[Task]:
Identify the line that contains "obj.data.transform(world)" in the material. Output it and every line after it, unchanged, through the end.

(Entries from a dataset)

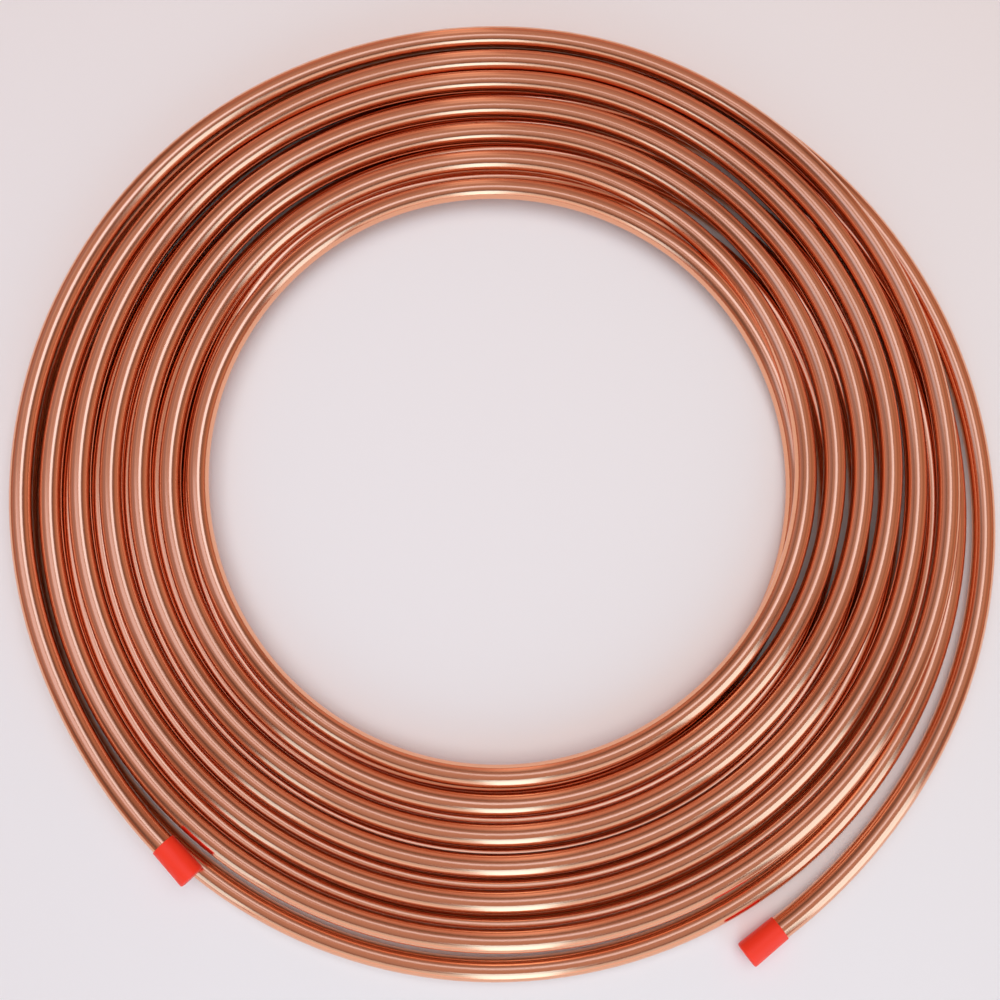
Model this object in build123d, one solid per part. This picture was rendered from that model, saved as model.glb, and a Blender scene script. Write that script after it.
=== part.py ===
from build123d import *
import math
import os

# Soft copper tube, 10 mm outside, wound as a flat coil of two layers
tube_diameter = 10.0
tube_wall = 0.8
tube_radius = tube_diameter / 2

# Winding: the upper turns lie in the grooves between the lower ones
hole_diameter = 261.6
turn_pitch = 13.3
upper_turns = 6
lower_turns = 5
layer_rise = math.sqrt(tube_diameter**2 - (turn_pitch / 2) ** 2)
lower_height = tube_radius
upper_height = tube_radius + layer_rise
first_upper_radius = hole_diameter / 2 + tube_radius
first_lower_radius = first_upper_radius + turn_pitch / 2

# Eight flats stand for a turn's round section and touch the true circle
flat_angle = 45
first_corner = flat_angle / 2
half_flat = tube_radius * math.tan(math.radians(first_corner))

# The outermost turn of each layer runs on into a loose end: (angle round the coil, distance from its axis).
# The lower one starts under the upper turns and comes round on the floor, then its end lifts a little.
lower_turn_route = [
    (425, 199.5),
    (390, 206.0),
    (360, 210.1),
    (315, 213.6),
    (250, 215.8),
    (150, 215.4),
    (50, 214.8),
]
lower_end_route = [
    (50, 214.8),
    (30, 217.2),
    (0, 222.1),
    (-30, 227.0),
    (-51, 230.5),
    (-58.6, 232.4),
]
upper_end_route = [
    (0, 204.0),
    (40, 207.8),
    (90, 212.8),
    (135, 215.4),
    (180, 215.1),
    (215, 214.3),
    (228.8, 216.2),
]
lower_turn_clearance = 0.04
lower_end_lift = 0.0045
# The upper end lies in a sloping plane: its height on the coil's axis and its slopes along x and y
upper_end_plane = (14.1, -0.0073, -0.0038)

# Push-on end caps
cap_length = 18.8
cap_depth = 17.0
cap_radius = 5.55
cap_edge = 0.6


def polar(angle, radius):
    return radius * math.cos(math.radians(angle)), radius * math.sin(math.radians(angle))


# Corners of the flats round a turn's centre, clockwise from one angle to another
def flat_corners(radius, height, start, stop):
    corner = math.hypot(tube_radius, half_flat)
    flats = round((start - stop) / flat_angle)
    offsets = [polar(start - flat_angle * i, corner) for i in range(flats + 1)]
    return [(radius + across, height + up) for across, up in offsets]


# How far from a turn's centre its flank, drawn up from a groove, meets the crest
def crest_half_width(groove_depth):
    across = turn_pitch / 2
    below = groove_depth - tube_radius
    reach = math.hypot(across, below)
    lean = math.asin(tube_radius / reach) + math.atan2(below, across)
    return across - groove_depth / math.tan(lean)


# Half of the coil's section seen from the side: crests of both layers, joined in their grooves
def coil_section():
    groove_depth = upper_height + tube_radius - 2 * lower_height
    half_crest = crest_half_width(groove_depth)
    upper_radii = [first_upper_radius + turn * turn_pitch for turn in range(upper_turns)]
    lower_radii = [first_lower_radius + turn * turn_pitch for turn in range(lower_turns)]
    top = upper_height + tube_radius
    points = flat_corners(upper_radii[0], upper_height, 180 + first_corner, 90 + first_corner)
    for inner, outer in zip(upper_radii, upper_radii[1:]):
        points.append((inner + half_crest, top))
        points.append((inner + turn_pitch / 2, top - groove_depth))
        points.append((outer - half_crest, top))
    points += flat_corners(upper_radii[-1], upper_height, 90 - first_corner, -first_corner)
    points += flat_corners(lower_radii[-1], lower_height, first_corner, first_corner - 90)
    for outer, inner in zip(lower_radii[::-1], lower_radii[-2::-1]):
        points.append((outer - half_crest, 0))
        points.append((outer - turn_pitch / 2, groove_depth))
        points.append((inner + half_crest, 0))
    points += flat_corners(lower_radii[0], lower_height, 270 - first_corner, 180 - first_corner)
    return points


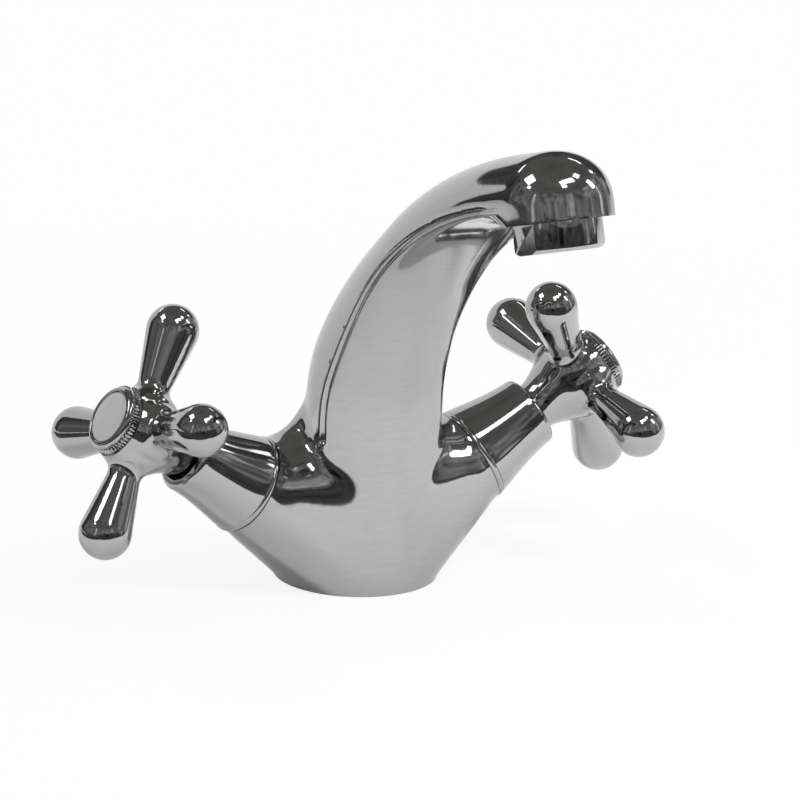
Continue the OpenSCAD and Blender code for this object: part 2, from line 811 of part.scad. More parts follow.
// Cross handle: hub with a necked back, four arms, spline socket and screw seat. The arms are
// turned about the hub, and the socket stays in line with the spindle's teeth.
module handle(turn) {
    profile = concat(
        [[0, hub_inner_s], [hub_neck_r, hub_inner_s], [hub_neck_r, sleeve_end_s + hub_neck_end]],
        [for (p = hub_back) [hub_neck_r + p[0], hub_s - p[1]]],
        [for (p = hub_belly) [hub_r - p[0], hub_s + p[1]]],
        [[cap_r, hub_front_s - hub_edge], [cap_r - hub_edge, hub_front_s], [0, hub_front_s]]
    );
    color(chrome)
    difference() {
        union() {
            rotate_extrude($fn = 96)
                polygon(profile);
            for (a = [0 : arm_step : 359])
                translate([0, 0, hub_s])
                    rotate([0, 0, turn + a])
                        arm();
        }
        // Flat front for the index cap
        translate([0, 0, hub_front_s])
            cylinder(r = hub_r, h = flare_r, $fn = 96);
        translate([0, 0, recess_s])
            cylinder(r = recess_r, h = hub_front_s - recess_s + past, $fn = 96);
        translate([0, 0, hub_inner_s - past])
            linear_extrude(spline_end_s + spline_room - hub_inner_s + past)
                polygon(spline_points(spline_r + gap, spline_depth));
        translate([0, 0, spline_end_s])
            cylinder(r = screw_r + 2 * gap, h = recess_s - spline_end_s + past, $fn = 48);
    }
}

module handle_screw() {
    shank_s = spline_end_s - screw_thread_len + screw_tip_room;
    color(steel)
    difference() {
        union() {
            translate([0, 0, shank_s])
                cylinder(r = screw_r, h = recess_s - shank_s + past, $fn = 48);
            translate([0, 0, recess_s])
                cylinder(r = screw_head_r, h = screw_head_h, $fn = 48);
        }
        translate([0, 0, recess_s + screw_head_h - screw_socket_h])
            cylinder(r = screw_socket_r, h = screw_socket_h + past, $fn = 6);
    }
}

// Index cap: threaded stem, milled edge and rounded bezel round the disc
module index_cap() {
    bezel_r = cap_r - bezel_step;
    bezel_h = cap_face_s - hub_front_s - cap_edge_h;
    face_s = cap_face_s - disc_face_h;
    bezel = concat(
        [[0, 0], [bezel_r, 0]],
        [for (a = [0 : 15 : 90])
            [bezel_r - bezel_h * (1 - cos(a)), bezel_h * sin(a)]],
        [[0, bezel_h]]
    );
    edge_points = [
        for (i = [0 : 2 * cap_teeth - 1])
            let (a = 180 * i / cap_teeth)
            (i % 2 == 0 ? cap_r : cap_r - tooth_depth) * [cos(a), sin(a)]
    ];
    color(chrome)
    difference() {
        union() {
            translate([0, 0, hub_front_s - cap_stem_h])
                cylinder(r = recess_r - fit, h = cap_stem_h + cap_edge_h / 2, $fn = 96);
            translate([0, 0, hub_front_s])
                linear_extrude(cap_edge_h)
                    polygon(edge_points);
            translate([0, 0, hub_front_s + cap_edge_h])
                rotate_extrude($fn = 96)
                    polygon(bezel);
        }
        translate([0, 0, face_s])
            cylinder(r = disc_face_r + fit, h = disc_face_h + past, $fn = 96);
        translate([0, 0, hub_front_s - cap_stem_h - past])
            cylinder(r = recess_r - cap_stem_wall, h = cap_stem_h + past + cap_roof_h, $fn = 96);
    }
}

module index_disc() {
    color(steel)
        translate([0, 0, cap_face_s - disc_face_h])
            cylinder(r = disc_face_r, h = disc_face_h - disc_face_inset, $fn = 96);
}

body();
base_gasket();
at_outlet() aerator_housing();
at_outlet() aerator_insert();
at_outlet() aerator_washer();
at_valve(left) sleeve();  // left_sleeve
at_valve(left) headwork_body();  // left_headwork_body
at_valve(left) headwork_gasket();  // left_headwork_gasket
at_valve(left) seat_seal();  // left_seat_seal
at_valve(left) fixed_disc();  // left_fixed_disc
at_valve(left) moving_disc();  // left_moving_disc
at_valve(left) spindle();  // left_spindle
at_valve(left) spindle_orings();  // left_spindle_orings
at_valve(left) spindle_clip();  // left_spindle_clip
at_valve(left) handle(left_turn);  // left_handle
at_valve(left) handle_screw();  // left_handle_screw
at_valve(left) index_cap();  // left_index_cap
at_valve(left) index_disc();  // left_index_disc
at_valve(right) sleeve();  // right_sleeve
at_valve(right) headwork_body();  // right_headwork_body
at_valve(right) headwork_gasket();  // right_headwork_gasket
at_valve(right) seat_seal();  // right_seat_seal
at_valve(right) fixed_disc();  // right_fixed_disc
at_valve(right) moving_disc();  // right_moving_disc
at_valve(right) spindle();  // right_spindle
at_valve(right) spindle_orings();  // right_spindle_orings
at_valve(right) spindle_clip();  // right_spindle_clip
at_valve(right) handle(right_turn);  // right_handle
at_valve(right) handle_screw();  // right_handle_screw
at_valve(right) index_cap();  // right_index_cap
at_valve(right) index_disc();  // right_index_disc
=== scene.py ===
"""Looks of a two-handle basin mixer tap in polished chrome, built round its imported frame.

Sizes are in millimetres until a mesh is placed, and every finished mesh is in metres.
"""
import logging
import math
from dataclasses import dataclass, field
from enum import Enum
from typing import Callable, Iterable, Sequence

import bmesh
import bpy
from mathutils import Matrix, Vector
from mathutils.bvhtree import BVHTree


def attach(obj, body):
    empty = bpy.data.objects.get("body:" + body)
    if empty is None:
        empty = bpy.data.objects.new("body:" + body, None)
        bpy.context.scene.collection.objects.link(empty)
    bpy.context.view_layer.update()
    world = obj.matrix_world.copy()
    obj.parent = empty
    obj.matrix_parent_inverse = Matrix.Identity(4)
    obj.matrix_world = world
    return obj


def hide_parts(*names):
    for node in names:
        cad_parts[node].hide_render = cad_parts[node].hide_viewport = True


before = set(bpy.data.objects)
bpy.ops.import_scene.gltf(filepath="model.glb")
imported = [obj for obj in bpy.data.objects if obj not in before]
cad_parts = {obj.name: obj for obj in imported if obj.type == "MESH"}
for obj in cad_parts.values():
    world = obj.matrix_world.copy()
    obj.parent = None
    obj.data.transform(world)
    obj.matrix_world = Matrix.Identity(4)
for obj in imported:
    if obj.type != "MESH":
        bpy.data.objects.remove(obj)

LOG = logging.getLogger("tap")
TO_METRES = Matrix.Scale(0.001, 4)
Outline = list[tuple[float, float]]
Triple = tuple[float, float, float]
Skin = bmesh.types.BMesh
Obj = bpy.types.Object
Socket = bpy.types.NodeSocket
NOISE_SPAN = (0.3, 0.7)
WHITE = (1.0, 1.0, 1.0)


class Side(Enum):
    """Which valve of the tap a piece belongs to, seen from the spout's front."""

    LEFT = -1
    RIGHT = 1

    @property
    def word(self) -> str:
        """The side's name, as the frame's nodes spell it."""
        return self.name.lower()


class Edge(Enum):
    """How the border between two faces is shaded."""

    SOFT = 70.0
    CRISP = 32.0


def eased(k: float) -> float:
    """Smooth step from 0 to 1."""
    return k * k * (3 - 2 * k)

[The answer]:
    obj.data.transform(world)
    obj.matrix_world = Matrix.Identity(4)
for obj in imported:
    if obj.type != "MESH":
        bpy.data.objects.remove(obj)

LOG = logging.getLogger("tap")
TO_METRES = Matrix.Scale(0.001, 4)
Outline = list[tuple[float, float]]
Triple = tuple[float, float, float]
Skin = bmesh.types.BMesh
Obj = bpy.types.Object
Socket = bpy.types.NodeSocket
NOISE_SPAN = (0.3, 0.7)
WHITE = (1.0, 1.0, 1.0)


class Side(Enum):
    """Which valve of the tap a piece belongs to, seen from the spout's front."""

    LEFT = -1
    RIGHT = 1

    @property
    def word(self) -> str:
        """The side's name, as the frame's nodes spell it."""
        return self.name.lower()


class Edge(Enum):
    """How the border between two faces is shaded."""

    SOFT = 70.0
    CRISP = 32.0


def eased(k: float) -> float:
    """Smooth step from 0 to 1."""
    return k * k * (3 - 2 * k)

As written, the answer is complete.